Work to do
In the listing below, locate the line that contains "for name, shape" and the line that contains "if empty is". Restate word for word those two lines and every line between them, and nothing else.

Data extract
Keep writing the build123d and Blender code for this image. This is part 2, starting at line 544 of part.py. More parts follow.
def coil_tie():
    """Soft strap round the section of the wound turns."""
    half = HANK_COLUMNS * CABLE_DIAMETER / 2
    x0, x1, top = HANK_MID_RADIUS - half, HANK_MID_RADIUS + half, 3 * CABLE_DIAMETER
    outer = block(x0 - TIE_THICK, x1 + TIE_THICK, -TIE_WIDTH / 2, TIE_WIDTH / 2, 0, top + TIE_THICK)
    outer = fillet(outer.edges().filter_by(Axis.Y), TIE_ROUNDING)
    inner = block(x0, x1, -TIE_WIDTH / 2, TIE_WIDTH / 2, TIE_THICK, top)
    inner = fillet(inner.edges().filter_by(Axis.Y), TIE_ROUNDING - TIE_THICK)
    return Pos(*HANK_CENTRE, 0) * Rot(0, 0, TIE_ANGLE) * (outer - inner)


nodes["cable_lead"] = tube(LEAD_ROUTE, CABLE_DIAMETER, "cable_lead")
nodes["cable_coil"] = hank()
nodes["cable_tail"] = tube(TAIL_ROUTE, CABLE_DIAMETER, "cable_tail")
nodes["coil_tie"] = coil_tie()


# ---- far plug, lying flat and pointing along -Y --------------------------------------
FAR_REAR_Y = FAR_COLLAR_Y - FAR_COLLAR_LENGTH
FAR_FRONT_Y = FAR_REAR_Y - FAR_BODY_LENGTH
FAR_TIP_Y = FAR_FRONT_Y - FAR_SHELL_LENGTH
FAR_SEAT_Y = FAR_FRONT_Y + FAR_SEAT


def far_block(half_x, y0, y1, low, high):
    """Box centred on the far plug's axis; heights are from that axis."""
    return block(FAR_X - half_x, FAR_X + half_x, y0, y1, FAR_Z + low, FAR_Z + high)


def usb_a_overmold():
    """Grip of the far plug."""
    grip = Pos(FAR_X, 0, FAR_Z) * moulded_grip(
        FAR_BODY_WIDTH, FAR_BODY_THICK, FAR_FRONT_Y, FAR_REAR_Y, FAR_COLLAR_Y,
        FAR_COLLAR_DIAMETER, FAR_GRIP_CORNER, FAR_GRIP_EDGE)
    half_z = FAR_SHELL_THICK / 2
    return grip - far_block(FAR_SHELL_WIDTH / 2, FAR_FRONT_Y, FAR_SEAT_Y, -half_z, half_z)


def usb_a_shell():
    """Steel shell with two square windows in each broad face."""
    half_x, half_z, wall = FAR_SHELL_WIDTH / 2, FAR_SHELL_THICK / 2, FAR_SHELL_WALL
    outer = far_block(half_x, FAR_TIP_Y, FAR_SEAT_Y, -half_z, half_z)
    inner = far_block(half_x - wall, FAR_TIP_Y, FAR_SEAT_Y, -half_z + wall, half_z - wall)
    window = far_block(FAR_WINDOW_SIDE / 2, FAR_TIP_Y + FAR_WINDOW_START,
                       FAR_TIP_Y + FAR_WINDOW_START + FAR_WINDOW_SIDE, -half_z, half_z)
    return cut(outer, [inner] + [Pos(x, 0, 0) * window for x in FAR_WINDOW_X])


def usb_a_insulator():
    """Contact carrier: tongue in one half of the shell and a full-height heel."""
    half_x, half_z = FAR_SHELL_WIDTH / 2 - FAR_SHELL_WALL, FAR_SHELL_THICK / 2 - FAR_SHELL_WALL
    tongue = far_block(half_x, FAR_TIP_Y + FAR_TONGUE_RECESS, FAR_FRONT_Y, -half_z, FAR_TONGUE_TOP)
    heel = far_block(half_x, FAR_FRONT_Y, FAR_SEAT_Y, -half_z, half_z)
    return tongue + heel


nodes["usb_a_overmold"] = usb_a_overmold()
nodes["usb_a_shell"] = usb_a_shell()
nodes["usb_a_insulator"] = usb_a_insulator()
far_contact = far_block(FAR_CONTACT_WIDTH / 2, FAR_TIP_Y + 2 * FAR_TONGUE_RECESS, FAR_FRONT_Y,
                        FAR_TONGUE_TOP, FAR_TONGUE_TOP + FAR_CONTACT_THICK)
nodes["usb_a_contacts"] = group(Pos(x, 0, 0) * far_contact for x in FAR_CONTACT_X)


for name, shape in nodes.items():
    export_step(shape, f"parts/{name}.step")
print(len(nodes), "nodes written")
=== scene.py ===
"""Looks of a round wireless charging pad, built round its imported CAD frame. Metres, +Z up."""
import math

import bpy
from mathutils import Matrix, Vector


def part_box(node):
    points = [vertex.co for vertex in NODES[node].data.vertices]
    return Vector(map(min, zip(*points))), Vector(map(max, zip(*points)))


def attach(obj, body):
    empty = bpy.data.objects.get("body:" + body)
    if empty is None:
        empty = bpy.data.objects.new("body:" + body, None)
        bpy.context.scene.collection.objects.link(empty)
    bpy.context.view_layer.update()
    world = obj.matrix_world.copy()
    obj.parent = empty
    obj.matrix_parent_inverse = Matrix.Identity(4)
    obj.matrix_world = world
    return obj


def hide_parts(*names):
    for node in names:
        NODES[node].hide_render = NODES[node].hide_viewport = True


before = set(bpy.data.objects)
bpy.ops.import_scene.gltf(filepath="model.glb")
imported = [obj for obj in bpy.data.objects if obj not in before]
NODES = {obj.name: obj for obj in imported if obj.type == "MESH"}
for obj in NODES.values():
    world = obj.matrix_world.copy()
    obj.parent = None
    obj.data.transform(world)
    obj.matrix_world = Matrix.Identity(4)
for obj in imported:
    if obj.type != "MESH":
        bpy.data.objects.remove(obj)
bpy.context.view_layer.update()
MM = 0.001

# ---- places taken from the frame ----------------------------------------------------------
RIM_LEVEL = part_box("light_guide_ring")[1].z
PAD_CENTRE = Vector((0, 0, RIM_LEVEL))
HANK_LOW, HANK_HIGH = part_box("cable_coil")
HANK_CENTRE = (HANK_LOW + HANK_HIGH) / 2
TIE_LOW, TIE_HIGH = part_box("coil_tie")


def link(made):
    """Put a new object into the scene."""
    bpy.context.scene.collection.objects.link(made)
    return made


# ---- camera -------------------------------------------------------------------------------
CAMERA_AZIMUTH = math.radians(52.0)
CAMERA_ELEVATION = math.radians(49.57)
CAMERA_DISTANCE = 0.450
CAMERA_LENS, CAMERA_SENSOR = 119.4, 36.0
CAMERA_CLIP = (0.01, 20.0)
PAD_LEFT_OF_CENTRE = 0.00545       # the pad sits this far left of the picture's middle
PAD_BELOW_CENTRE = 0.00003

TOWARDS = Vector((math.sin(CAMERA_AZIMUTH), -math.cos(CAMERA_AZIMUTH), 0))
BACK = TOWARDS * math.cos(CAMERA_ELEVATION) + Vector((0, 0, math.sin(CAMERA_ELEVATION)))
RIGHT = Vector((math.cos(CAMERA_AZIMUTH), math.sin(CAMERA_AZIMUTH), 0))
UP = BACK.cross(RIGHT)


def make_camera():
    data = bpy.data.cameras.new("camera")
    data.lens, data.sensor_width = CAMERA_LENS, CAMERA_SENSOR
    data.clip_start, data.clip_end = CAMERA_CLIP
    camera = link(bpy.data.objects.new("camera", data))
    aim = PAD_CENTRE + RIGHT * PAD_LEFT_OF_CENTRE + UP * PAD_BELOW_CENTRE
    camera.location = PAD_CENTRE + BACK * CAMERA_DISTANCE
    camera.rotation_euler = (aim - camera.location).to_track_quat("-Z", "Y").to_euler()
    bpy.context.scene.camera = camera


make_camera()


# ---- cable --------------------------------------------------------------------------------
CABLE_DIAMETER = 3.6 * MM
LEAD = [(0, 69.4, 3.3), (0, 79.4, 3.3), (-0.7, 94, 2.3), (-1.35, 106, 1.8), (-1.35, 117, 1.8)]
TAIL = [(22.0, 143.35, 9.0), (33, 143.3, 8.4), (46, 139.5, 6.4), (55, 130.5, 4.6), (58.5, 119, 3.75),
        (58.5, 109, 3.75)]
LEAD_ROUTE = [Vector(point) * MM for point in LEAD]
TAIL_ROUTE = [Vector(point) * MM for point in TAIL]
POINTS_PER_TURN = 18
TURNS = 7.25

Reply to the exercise
for name, shape in nodes.items():
    export_step(shape, f"parts/{name}.step")
print(len(nodes), "nodes written")
=== scene.py ===
"""Looks of a round wireless charging pad, built round its imported CAD frame. Metres, +Z up."""
import math

import bpy
from mathutils import Matrix, Vector


def part_box(node):
    points = [vertex.co for vertex in NODES[node].data.vertices]
    return Vector(map(min, zip(*points))), Vector(map(max, zip(*points)))


def attach(obj, body):
    empty = bpy.data.objects.get("body:" + body)
    if empty is None:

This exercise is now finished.